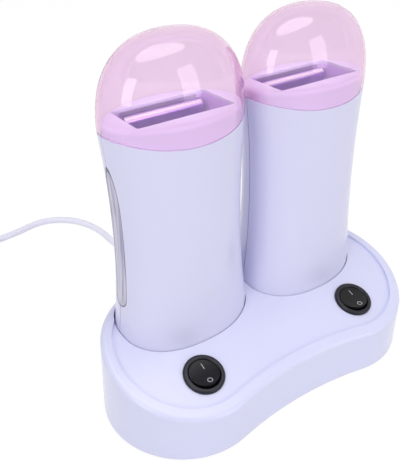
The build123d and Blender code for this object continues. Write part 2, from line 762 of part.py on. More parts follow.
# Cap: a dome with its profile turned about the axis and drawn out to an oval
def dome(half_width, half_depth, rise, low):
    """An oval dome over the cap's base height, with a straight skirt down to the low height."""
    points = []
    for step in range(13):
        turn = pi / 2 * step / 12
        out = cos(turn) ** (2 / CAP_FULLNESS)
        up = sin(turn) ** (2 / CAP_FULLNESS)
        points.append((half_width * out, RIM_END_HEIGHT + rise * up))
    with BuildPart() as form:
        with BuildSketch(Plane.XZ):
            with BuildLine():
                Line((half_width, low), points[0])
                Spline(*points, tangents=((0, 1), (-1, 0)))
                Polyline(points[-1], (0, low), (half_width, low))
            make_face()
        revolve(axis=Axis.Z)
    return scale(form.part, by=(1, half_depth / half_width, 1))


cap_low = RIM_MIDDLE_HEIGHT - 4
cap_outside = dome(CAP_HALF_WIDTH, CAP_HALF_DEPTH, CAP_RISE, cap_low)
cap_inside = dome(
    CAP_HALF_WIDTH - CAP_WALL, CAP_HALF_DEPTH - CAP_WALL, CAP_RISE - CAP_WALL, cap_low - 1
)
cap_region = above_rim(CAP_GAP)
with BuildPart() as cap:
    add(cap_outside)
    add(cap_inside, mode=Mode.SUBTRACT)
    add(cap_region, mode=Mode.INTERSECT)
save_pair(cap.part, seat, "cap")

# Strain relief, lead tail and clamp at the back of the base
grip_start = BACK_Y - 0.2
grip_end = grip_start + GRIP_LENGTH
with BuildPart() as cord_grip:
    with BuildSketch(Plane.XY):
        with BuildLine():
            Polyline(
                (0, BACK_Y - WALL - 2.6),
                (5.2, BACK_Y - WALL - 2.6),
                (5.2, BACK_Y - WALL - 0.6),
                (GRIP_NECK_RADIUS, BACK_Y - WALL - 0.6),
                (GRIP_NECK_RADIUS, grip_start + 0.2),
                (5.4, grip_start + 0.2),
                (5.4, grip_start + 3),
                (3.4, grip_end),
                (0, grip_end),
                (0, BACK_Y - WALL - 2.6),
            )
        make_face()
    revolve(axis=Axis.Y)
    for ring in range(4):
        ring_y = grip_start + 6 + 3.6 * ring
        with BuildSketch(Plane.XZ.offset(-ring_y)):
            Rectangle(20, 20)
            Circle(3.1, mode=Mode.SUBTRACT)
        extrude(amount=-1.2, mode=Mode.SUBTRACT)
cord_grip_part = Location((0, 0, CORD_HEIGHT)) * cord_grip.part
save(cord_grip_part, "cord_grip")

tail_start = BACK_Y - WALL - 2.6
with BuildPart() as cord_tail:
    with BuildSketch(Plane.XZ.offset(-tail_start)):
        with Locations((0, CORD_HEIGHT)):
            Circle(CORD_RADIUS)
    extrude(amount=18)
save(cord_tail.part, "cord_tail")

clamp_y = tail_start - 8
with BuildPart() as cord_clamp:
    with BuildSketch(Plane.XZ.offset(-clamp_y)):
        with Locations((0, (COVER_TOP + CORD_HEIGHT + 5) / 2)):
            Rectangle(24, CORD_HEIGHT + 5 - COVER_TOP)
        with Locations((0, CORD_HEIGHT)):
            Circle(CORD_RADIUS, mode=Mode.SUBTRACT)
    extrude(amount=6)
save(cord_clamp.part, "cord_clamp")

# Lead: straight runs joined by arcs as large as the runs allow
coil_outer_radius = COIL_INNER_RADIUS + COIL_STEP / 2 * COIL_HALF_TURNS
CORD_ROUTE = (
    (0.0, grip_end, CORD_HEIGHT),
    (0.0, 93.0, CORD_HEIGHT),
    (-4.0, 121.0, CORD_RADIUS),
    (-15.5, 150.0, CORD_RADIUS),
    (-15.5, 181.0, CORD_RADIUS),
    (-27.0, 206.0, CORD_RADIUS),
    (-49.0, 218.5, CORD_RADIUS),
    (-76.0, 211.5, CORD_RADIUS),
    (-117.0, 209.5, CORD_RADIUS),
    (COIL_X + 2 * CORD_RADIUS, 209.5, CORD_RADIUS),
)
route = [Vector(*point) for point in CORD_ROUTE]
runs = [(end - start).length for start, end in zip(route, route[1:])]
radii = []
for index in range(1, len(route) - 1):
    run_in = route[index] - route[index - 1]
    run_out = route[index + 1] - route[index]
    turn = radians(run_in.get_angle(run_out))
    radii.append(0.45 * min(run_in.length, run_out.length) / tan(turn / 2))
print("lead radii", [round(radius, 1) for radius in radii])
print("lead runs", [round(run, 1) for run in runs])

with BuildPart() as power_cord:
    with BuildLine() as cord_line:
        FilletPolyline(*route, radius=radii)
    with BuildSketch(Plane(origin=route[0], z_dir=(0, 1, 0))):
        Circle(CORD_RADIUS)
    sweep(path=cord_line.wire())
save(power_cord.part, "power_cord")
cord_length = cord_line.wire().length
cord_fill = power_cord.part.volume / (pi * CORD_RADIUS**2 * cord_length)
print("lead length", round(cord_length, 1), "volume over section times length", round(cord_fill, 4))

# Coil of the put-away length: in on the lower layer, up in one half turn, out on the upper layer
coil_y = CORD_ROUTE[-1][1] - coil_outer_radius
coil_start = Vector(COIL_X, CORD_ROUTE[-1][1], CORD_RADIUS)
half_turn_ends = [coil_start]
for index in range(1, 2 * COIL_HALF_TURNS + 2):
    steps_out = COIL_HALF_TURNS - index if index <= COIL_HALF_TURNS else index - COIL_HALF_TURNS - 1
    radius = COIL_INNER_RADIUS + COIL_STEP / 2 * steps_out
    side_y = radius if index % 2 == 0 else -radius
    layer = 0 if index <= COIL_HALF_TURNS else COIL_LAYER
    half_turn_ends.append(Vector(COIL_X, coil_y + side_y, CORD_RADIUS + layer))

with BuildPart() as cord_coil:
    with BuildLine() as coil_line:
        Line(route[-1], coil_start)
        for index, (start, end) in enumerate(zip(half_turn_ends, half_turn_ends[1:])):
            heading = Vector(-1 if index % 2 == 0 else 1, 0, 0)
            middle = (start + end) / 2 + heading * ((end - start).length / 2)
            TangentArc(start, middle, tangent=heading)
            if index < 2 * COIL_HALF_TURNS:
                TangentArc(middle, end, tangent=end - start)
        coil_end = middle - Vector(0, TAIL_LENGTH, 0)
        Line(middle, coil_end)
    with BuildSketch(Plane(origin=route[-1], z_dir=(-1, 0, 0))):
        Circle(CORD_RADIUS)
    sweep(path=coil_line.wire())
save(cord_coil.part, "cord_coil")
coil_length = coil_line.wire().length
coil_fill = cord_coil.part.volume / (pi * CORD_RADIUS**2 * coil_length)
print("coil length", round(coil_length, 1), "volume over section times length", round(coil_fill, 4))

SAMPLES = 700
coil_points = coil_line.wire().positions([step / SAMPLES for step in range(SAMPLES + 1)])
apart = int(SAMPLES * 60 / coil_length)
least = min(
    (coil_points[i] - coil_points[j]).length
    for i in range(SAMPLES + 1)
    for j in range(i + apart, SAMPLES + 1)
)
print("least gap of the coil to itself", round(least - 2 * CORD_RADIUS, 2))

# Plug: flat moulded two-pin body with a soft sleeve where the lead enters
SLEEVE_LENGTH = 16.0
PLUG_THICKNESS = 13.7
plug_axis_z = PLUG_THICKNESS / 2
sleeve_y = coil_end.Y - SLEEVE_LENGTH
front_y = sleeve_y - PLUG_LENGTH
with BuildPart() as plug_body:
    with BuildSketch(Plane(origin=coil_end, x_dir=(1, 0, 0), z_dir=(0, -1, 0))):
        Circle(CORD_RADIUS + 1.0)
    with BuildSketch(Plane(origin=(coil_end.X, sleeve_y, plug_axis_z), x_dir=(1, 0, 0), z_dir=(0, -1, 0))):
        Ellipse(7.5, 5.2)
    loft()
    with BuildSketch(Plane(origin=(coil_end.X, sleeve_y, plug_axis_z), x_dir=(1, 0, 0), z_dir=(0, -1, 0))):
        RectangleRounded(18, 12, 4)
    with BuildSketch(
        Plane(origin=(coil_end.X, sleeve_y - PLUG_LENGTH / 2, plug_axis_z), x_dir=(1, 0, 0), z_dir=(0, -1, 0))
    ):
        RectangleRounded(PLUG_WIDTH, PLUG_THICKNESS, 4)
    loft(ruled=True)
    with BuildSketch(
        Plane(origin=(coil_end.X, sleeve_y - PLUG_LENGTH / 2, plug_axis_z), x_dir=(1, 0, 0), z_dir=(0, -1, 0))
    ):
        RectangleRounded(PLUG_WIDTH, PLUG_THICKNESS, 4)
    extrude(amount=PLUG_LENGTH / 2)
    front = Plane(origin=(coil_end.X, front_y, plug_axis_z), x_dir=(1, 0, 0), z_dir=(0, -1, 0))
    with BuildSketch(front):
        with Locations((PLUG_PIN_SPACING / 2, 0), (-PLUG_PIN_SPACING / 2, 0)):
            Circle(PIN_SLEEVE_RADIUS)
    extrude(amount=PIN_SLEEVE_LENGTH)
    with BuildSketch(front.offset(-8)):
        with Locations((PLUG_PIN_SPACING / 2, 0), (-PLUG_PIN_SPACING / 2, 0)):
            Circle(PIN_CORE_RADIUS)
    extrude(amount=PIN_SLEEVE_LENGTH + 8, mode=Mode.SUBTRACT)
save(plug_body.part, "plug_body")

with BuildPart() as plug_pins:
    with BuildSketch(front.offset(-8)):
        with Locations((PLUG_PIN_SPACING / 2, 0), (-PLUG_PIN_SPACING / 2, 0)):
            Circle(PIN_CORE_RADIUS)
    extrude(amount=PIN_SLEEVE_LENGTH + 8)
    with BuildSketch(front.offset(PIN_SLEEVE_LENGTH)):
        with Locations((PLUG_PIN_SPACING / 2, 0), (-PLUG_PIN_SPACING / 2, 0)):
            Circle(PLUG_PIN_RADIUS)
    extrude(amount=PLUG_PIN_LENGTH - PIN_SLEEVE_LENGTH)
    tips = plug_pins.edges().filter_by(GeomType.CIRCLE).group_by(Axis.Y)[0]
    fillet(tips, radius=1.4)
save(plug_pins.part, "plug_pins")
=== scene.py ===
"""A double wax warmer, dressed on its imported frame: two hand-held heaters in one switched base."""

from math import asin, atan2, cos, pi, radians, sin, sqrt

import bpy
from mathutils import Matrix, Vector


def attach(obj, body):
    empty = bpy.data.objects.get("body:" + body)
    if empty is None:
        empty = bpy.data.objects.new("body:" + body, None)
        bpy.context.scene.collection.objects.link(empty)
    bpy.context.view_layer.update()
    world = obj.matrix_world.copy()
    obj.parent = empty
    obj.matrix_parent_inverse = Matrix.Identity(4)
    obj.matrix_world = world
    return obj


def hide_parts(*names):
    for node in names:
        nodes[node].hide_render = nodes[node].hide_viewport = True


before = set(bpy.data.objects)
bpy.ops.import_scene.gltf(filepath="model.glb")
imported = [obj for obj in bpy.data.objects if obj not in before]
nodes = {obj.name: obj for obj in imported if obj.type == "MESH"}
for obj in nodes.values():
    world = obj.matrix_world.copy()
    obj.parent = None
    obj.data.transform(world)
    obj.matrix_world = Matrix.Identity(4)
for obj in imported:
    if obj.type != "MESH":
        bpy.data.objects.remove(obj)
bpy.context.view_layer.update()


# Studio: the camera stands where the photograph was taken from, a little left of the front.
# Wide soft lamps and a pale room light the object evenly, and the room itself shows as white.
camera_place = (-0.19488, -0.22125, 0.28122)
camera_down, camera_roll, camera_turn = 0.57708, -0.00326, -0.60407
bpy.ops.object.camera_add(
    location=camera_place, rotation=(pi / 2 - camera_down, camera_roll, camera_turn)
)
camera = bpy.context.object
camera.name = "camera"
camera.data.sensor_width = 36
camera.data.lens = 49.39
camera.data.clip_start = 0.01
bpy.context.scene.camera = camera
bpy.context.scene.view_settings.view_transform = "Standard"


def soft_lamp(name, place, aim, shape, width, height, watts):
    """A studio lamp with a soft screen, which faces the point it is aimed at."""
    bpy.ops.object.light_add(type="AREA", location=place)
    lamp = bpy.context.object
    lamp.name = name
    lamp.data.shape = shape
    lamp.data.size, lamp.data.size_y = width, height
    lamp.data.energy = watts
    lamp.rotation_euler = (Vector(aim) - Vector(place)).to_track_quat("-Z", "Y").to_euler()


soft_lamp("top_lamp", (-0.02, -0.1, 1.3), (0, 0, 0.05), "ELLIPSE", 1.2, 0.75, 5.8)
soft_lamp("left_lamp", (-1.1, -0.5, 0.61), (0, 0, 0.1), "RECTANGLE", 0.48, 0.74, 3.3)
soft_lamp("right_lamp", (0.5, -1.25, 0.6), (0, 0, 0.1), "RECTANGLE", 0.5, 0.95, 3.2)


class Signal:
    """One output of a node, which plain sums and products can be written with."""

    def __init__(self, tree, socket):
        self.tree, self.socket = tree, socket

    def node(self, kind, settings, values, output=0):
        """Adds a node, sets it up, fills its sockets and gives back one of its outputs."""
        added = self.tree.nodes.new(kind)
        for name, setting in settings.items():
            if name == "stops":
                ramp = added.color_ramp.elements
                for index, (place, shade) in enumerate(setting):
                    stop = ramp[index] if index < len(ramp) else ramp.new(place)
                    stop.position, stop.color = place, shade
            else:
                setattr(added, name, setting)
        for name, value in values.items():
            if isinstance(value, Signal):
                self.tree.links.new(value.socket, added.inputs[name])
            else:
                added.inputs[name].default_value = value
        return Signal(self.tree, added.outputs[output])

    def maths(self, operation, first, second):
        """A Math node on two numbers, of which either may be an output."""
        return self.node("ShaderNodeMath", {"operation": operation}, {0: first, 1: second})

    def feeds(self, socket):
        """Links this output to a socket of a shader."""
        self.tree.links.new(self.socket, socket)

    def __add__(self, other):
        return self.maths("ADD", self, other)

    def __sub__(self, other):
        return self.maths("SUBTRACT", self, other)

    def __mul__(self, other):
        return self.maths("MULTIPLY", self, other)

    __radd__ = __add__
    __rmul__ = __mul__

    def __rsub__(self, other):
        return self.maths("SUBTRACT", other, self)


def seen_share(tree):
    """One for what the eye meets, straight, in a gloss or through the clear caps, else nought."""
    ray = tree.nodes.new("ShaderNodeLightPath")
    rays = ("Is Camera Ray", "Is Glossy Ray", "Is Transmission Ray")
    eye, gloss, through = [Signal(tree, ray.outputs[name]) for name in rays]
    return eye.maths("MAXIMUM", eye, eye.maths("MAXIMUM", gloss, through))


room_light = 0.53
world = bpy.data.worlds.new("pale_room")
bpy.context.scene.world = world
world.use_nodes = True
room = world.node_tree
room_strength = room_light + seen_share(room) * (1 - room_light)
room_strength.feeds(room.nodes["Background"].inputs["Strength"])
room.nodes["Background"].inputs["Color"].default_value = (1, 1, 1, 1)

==

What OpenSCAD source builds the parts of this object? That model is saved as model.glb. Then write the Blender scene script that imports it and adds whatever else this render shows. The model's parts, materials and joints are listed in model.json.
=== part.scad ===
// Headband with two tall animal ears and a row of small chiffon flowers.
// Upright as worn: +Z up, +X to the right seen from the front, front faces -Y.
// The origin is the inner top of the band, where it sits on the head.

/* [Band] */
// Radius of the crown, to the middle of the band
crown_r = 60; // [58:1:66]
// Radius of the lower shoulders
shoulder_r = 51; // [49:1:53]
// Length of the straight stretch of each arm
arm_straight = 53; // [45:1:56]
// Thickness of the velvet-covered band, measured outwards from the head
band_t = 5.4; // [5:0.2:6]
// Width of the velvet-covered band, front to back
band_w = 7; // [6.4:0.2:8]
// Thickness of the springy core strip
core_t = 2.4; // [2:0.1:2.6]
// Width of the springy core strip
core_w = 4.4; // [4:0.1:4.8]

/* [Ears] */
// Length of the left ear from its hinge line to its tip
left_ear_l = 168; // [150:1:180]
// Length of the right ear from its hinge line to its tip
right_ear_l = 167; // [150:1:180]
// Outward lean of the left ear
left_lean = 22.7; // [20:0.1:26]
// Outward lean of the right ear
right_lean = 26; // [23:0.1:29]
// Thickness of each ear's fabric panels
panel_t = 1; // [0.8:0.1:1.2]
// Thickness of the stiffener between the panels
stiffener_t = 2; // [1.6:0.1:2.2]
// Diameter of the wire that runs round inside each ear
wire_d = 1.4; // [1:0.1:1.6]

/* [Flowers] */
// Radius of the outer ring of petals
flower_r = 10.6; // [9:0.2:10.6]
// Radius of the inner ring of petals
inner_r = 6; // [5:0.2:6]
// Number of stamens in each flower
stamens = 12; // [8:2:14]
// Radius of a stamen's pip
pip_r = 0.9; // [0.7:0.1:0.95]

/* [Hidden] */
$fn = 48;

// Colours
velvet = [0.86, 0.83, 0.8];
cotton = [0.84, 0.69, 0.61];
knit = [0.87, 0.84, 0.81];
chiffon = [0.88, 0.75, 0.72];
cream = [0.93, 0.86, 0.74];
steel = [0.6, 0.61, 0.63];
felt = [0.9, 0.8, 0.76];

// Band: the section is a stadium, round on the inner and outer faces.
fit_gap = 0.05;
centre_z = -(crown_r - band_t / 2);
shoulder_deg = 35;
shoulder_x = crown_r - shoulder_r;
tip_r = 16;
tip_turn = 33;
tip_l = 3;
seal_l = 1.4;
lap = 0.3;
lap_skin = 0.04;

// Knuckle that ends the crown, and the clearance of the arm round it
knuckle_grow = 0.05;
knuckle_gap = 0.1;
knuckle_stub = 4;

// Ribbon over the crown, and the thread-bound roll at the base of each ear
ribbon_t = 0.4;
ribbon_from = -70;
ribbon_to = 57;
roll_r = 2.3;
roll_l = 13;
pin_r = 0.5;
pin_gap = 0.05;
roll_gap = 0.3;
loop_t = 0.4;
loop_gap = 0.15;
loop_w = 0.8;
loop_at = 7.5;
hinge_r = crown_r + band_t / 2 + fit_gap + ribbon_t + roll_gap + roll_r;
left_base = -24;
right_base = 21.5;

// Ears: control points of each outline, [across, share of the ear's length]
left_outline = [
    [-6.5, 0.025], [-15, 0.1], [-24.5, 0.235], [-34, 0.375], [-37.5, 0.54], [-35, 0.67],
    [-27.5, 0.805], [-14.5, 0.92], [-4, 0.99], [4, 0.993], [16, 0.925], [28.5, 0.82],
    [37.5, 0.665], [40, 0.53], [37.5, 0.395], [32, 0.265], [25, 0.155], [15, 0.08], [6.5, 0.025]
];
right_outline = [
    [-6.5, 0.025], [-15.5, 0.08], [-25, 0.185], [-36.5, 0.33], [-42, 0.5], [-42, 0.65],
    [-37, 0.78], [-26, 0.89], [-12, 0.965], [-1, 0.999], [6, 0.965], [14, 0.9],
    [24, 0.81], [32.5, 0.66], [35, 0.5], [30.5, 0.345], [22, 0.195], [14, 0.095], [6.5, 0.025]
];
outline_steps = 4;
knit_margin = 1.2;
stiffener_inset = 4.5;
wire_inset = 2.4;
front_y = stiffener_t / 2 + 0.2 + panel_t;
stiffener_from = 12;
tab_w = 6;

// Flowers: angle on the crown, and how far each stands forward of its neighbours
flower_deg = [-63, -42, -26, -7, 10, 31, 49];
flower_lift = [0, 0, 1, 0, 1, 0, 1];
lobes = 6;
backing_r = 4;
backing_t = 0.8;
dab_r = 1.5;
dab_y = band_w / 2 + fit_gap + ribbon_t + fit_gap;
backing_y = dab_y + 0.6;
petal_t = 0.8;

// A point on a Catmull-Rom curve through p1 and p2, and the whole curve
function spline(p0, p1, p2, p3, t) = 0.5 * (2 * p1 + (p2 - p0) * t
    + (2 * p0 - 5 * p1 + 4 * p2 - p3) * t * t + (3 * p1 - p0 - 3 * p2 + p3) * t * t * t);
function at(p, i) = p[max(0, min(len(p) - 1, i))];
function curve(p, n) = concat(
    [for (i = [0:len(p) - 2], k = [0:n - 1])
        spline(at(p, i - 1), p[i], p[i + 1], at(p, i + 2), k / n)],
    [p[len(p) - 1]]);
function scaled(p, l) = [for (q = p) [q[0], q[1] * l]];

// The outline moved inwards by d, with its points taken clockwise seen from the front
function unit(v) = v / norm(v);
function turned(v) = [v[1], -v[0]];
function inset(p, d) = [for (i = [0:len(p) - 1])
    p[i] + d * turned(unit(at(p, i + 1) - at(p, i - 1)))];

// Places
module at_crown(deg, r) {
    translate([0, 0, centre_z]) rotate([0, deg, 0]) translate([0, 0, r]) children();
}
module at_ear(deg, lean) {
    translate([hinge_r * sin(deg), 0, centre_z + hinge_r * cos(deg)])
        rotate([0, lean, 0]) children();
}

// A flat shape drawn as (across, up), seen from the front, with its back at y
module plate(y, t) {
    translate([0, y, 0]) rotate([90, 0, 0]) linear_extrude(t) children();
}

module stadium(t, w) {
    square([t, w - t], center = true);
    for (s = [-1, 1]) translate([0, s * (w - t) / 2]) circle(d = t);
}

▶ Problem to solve
The lines to transcribe begin at the line with "extrude(amount=PLUG_PIN_LENGTH - PIN_SLEEVE_LENGTH)" and end at the line with "before = set(bpy.data.objects)"; copy them exactly, both ends included.

▶ Answer to the task
    extrude(amount=PLUG_PIN_LENGTH - PIN_SLEEVE_LENGTH)
    tips = plug_pins.edges().filter_by(GeomType.CIRCLE).group_by(Axis.Y)[0]
    fillet(tips, radius=1.4)
save(plug_pins.part, "plug_pins")
=== scene.py ===
"""A double wax warmer, dressed on its imported frame: two hand-held heaters in one switched base."""

from math import asin, atan2, cos, pi, radians, sin, sqrt

import bpy
from mathutils import Matrix, Vector


def attach(obj, body):
    empty = bpy.data.objects.get("body:" + body)
    if empty is None:
        empty = bpy.data.objects.new("body:" + body, None)
        bpy.context.scene.collection.objects.link(empty)
    bpy.context.view_layer.update()
    world = obj.matrix_world.copy()
    obj.parent = empty
    obj.matrix_parent_inverse = Matrix.Identity(4)
    obj.matrix_world = world
    return obj


def hide_parts(*names):
    for node in names:
        nodes[node].hide_render = nodes[node].hide_viewport = True


before = set(bpy.data.objects)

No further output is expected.